With a whirlwind career packed into six short years, Zappia has developed a strong ethos that now governs his approach behind the bar. For starters, he doesn’t hire bartenders. “I usually hire art students and baristas,” he says. “Baristas for the attention to detail and art students for their creativity.” He also believes ordinarily proprietary information about a bar, like recipes, should be exchanged freely. “Someone should look at a recipe and improve upon it—and I want to hear about it.” And he champions the idea of a brandless bar—mixing spirits to create house blends. “I’m coming from the perspective that bars should be egalitarian and the focus shouldn’t be on the brands, but rather on the flavors and the people,” he says.
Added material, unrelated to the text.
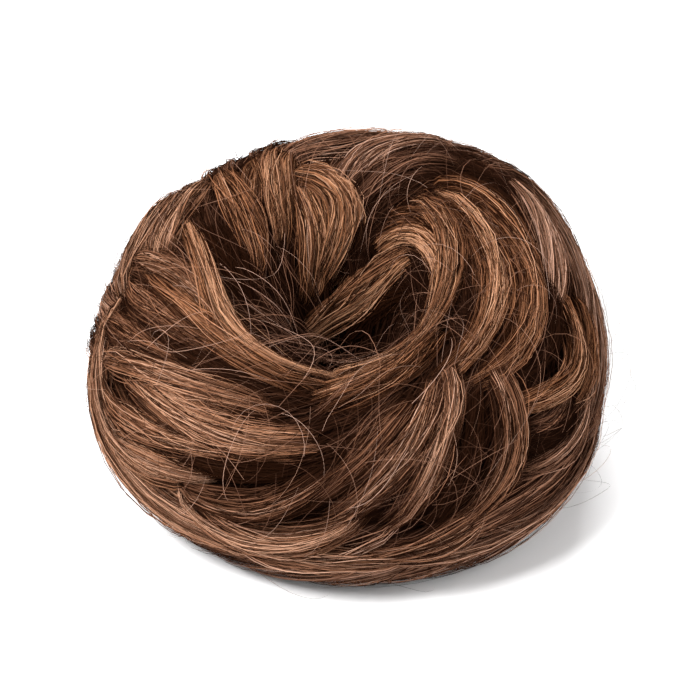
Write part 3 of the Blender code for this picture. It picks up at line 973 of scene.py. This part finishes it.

While his cocktail menu may be devoid of brand names that guests might typically look for when ordering, Zappia sees this approach as a way to create a new dialogue about drinking, understanding what people truly like, rather than falling back on brand recognition. These principles will follow Zappia to Colita, his second collaboration with del Prado specializing in Oaxacan plates and revamped Tex-Mex housed in a former gas station. For the drinks, Zappia is zeroing in on fermentation and is developing six unique ferments, including a pulque, a Lacandon mead called balché with yeast from the bark of a Minnesota silver birch and fermented honey liqueur, and a koji-fermented nine-grain horchata with Minnesota wild rice. On the eve of the restaurant’s opening, he balances excitement with the trepidation of trying something different, but so far the Twin Cities have proved fertile ground for his ideas. “Coming from a secondary market, I feel there’s a different level of influence,” he says. “If we mess up, we’re not in the national spotlight.”